A Marseille dans la froidure
hivernale méditerranéenne, je remontais la Canebière à la découverte de
cette métropole aux mille facettes, dont l’humeur se démultiplie
fonction du lieu. Dans la grisaille matinale la ville offrait sa
vitalité et sa saleté, les rues couvertes de déchets, à croire que le
service de voirie était en grève, on s’étonne et on avance.
J’entre dans l’église Saint Antoine et remarque une crèche que j'ai
voulue photographier, mais je n’ai pas pu, car l'accès était fermé. Une
paroissienne m'invite à assister à la messe à 18h30, me disant qu'elle
était incroyable.
Cette femme est était fort jolie, son regard illuminé, empreint de
cette lueur qu'ont les mariolâtres, elle m'a fait l'effet d'une dévote,
d'une jolie dévote ayant misé toute sa vie sur sa foi en Christ ou en
Marie.
Tenant à faire ces photos de la crèche, je me suis rendu à cette
"fameuse messe" avec un peu de retard. En effet, elle était assez
incroyable, le prêtre avait une présence à l'image des pasteurs noirs
américains, l'homme jouait de son corps, sa voix se modulait, se
faisant forte, douce, parfois susurrante comme voulant nous faire une
confidence, à d'autres elle était pleine d'emphase, de prestance, je me
disais que cet homme finirait cardinal, rarement vu un prêtre de cette
qualité, il aurait pu être comédien ou mieux encore gourou, l'homme
vivait sa foi et en donnait une belle image.
L'homme fit un prêche sur l'amour, magnifique, plein d’empathie, il
parla de cet amour qui libère et nous grandit, de cette obligation de
le répandre autour de nous.
Je reconnaissais la beauté de son message, sans pour autant adhérer,
car je pense que c'est la violence qui nous libère, car dans le monde
actuel, si nous ne nous rebellons pas, nous serons asservis par les
forces de l'argent.
Debout contre un des piliers de l'église au niveau du transept, je me
disais à moi-même, plus que je vieillis plus que je m'endurcis, je me
navre que l'amour et la compassion désertent mon coeur.
La messe se termine, les fidèles peinent à quitter les lieux, les
prêtes s'en vont, je me presse pour aller faire mes photos de la
crèche, à croire que la messe ne les a pas suffi, d’aucunes viennent
prier devant la crèche, ce qui limite mes prises de vue.

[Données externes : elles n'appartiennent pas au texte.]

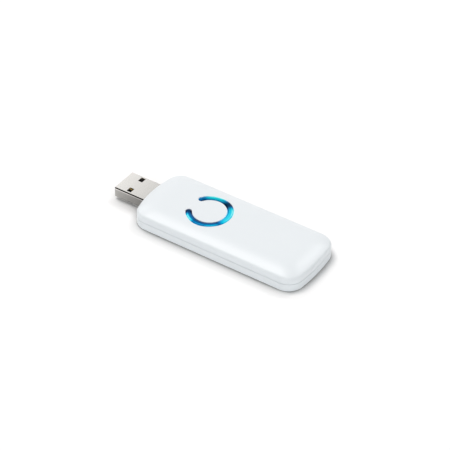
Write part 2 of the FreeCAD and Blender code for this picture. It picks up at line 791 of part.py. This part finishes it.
def make_small_chip(x, y):
    """A small chip that stands on bent leads, three on one side and two on the other."""
    low = board_top_z + small_chip_stand
    chip = block_on(x, y, small_chip_length, small_chip_width, low, board_top_z + small_chip_height)
    lead_y = small_chip_width / 2 + small_chip_lead_reach / 2
    knee = board_top_z + small_chip_height / 2
    for step in (-1, 0, 1):
        for side in (-1, 1):
            if step == 0 and side == 1:
                continue
            lead_x = x + step * small_chip_lead_pitch
            foot = block_on(lead_x, y + side * lead_y, small_chip_lead_width, small_chip_lead_reach,
                            board_top_z, board_top_z + small_chip_lead_height)
            shank_y = y + side * (small_chip_width / 2 + small_chip_lead_height / 2)
            shank = block_on(lead_x, shank_y, small_chip_lead_width, small_chip_lead_height,
                             board_top_z, knee)
            chip = chip.fuse(foot).fuse(shank)
    return chip.removeSplitter()


def make_power_coil():
    """A wound power inductor: square base, waist and round upper flange."""
    x = chip_zone_x
    y = coil_y
    base_top = board_top_z + coil_base_height
    flange_low = board_top_z + coil_height - coil_flange_height
    base = block_on(x, y, coil_side, coil_side, board_top_z, base_top)
    waist = post(x, y, coil_waist_radius, base_top, flange_low)
    flange = post(x, y, coil_side / 2, flange_low, board_top_z + coil_height)
    return base.fuse(waist).fuse(flange)


def make_passives(x, count, with_caps):
    """A row of small two-ended parts; the taller ones have raised end caps."""
    solids = []
    cap_step = passive_cap_gap if with_caps else 0
    for index in range(count):
        y = (index - (count - 1) / 2) * passive_pitch
        body = block_on(x, y, passive_length, passive_width, board_top_z, board_top_z + passive_height)
        for side in (-1, 1):
            cap_x = x + side * (passive_length - passive_cap) / 2
            body = body.fuse(block_on(cap_x, y, passive_cap, passive_width + 2 * cap_step,
                                      board_top_z, board_top_z + passive_height + cap_step))
        solids.append(body.removeSplitter())
    return Part.makeCompound(solids)


def make_antenna():
    """A helical wire antenna lying across the board, with a foot at each end."""
    antenna_length = antenna_turns * antenna_pitch
    centreline_radius = antenna_diameter / 2 - antenna_wire_radius
    axis_z = antenna_top_z - antenna_diameter / 2
    helix = Part.makeHelix(antenna_pitch, antenna_length, centreline_radius)
    corners = []
    for step in range(antenna_wire_sides + 1):
        angle = 2 * math.pi * step / antenna_wire_sides
        corners.append(Vector(centreline_radius + antenna_wire_radius * math.cos(angle), 0,
                              antenna_wire_radius * math.sin(angle)))
    coil = Part.Wire(helix.Edges).makePipeShell([Part.makePolygon(corners)], True, True)
    coil.translate(Vector(0, 0, -antenna_length / 2))
    coil.rotate(Vector(0, 0, 0), Vector(1, 0, 0), 90)
    coil.rotate(Vector(0, 0, 0), Vector(0, 1, 0), 90)
    coil.translate(Vector(antenna_x, 0, axis_z))
    for side in (-1, 1):
        foot = post(antenna_x, side * antenna_length / 2, antenna_foot_radius, board_top_z,
                    axis_z - centreline_radius + antenna_wire_radius)
        coil = coil.fuse(foot)
    return coil


def make_parts():
    """Every piece by name."""
    skin = cover_skin()
    pieces = {
        "top_shell": make_top_shell(skin),
        "button_tongue": make_button_tongue(skin),
        "bottom_shell": make_bottom_shell(),
        "light_ring": make_light_ring(),
        "usb_shell": make_usb_shell(),
        "usb_insulator": make_usb_insulator(),
        "circuit_board": make_circuit_board(),
        "switch_base": make_switch_base(),
        "switch_cover": make_switch_cover(),
        "switch_dome": make_switch_dome(),
        "switch_plunger": make_switch_plunger(),
        "battery_cell": make_battery_cell(),
        "battery_pad": make_battery_pad(),
        "battery_lead_red": make_battery_lead(0),
        "battery_lead_black": make_battery_lead(1),
        "radio_can": make_radio_can(),
        "radio_chip": make_square_chip(can_x, -radio_chip_shift, radio_chip_side, radio_chip_height),
        "radio_crystal": make_crystal(can_x, crystal_shift),
        "antenna_coil": make_antenna(),
        "usb_bridge_chip": make_square_chip(chip_zone_x, bridge_chip_y, bridge_chip_side, bridge_chip_height),
        "charger_chip": make_small_chip(chip_zone_x, small_chip_first_shift),
        "regulator_chip": make_small_chip(chip_zone_x, small_chip_first_shift + small_chip_pitch),
        "power_coil": make_power_coil(),
        "capacitors": make_passives(chip_zone_x + passive_row_shift, capacitor_count, True),
        "resistors": make_passives(chip_zone_x - passive_row_shift, resistor_count, False),
    }
    for number, (y, setback) in enumerate(contact_rows(), start=1):
        pieces[f"usb_contact_{number}"] = make_usb_contact(y, setback)
    for number, (x, y) in enumerate(light_leg_places(), start=1):
        pieces[f"indicator_lamp_{number}"] = make_led(x, y)
    return pieces


os.makedirs("parts", exist_ok=True)
for name, shape in make_parts().items():
    shape.exportStep(f"parts/{name}.step")
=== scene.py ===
import math

import bpy
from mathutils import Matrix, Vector


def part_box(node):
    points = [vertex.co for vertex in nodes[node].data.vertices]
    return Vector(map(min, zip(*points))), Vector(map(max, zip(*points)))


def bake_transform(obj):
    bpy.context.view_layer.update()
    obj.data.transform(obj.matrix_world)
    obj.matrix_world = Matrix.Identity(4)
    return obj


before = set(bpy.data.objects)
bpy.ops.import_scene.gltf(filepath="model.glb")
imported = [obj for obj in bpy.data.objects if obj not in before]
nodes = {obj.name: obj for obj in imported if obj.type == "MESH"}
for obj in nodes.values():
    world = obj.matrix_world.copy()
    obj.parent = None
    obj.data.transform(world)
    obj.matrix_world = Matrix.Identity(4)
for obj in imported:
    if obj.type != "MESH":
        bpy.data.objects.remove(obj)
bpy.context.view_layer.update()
bpy.ops.object.select_all(action="DESELECT")


# Camera
# It looks at the stick from behind its far end, down from about forty degrees,
# and stands well back, so that the long sides stay nearly parallel.
camera_azimuth = math.radians(34.2)
camera_elevation = math.radians(39.57)
camera_distance = 0.7772
nearest_shown = 0.01
photo_pixels = 450
focal_pixels = 1994.4
sensor_width_mm = 36.0
aim_point = Vector((0.00001, 0.00472, 0.0))
towards_camera = Vector((
    math.sin(camera_azimuth) * math.cos(camera_elevation),
    -math.cos(camera_azimuth) * math.cos(camera_elevation),
    math.sin(camera_elevation),
))
bpy.ops.object.camera_add(location=aim_point + towards_camera * camera_distance)
camera = bpy.context.object
camera.name = "photo_camera"
camera.rotation_euler = towards_camera.to_track_quat("Z", "Y").to_euler()
camera.data.sensor_width = sensor_width_mm
camera.data.lens = focal_pixels / photo_pixels * sensor_width_mm
camera.data.clip_start = nearest_shown
bpy.context.scene.camera = camera
bpy.context.scene.view_settings.view_transform = "Standard"


# Table and studio light
# A wide white sheet lies under the stick. Its material deepens the shade at the
# stick's foot, more than the lamps alone would. Small softboxes brighten the
# shoulders and corners, and large dim ones the walls.
def started(name):
    """A new material with its node tree, its shader and the place of the shaded point."""
    material = bpy.data.materials.new(name)
    material.use_nodes = True
    tree = material.node_tree
    place = tree.nodes.new("ShaderNodeTexCoord").outputs["Object"]
    return material, tree, tree.nodes["Principled BSDF"], place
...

Insatisfait, je me décide de quitter l'église, je croise la dame du
matin, je la salue, elle me prend la main et elle la baise. C'est bien
la première fois que pareille chose m'arrive, sa fille qui
l'accompagnait 18 ou 20 ans, me jette un regard des plus hostiles, ses
yeux m'assassinent.
Nous discutons un court moment, elle m'invite à venir dimanche matin à
l'église, je décline son offre, car je serai de retour en région
parisienne, elle me demande si je reviens bientôt, je lui réponds que
reviendrai pour une dizaine jours l'an prochain, cette ville m'a
séduite.
Je ne m'attarde, mais le baise-main a eu comme des effets cathartiques,
toute la colère qui coulait dans mes veines m'a déshabité, elle m'a
comme rechargé d'amour et de bonté.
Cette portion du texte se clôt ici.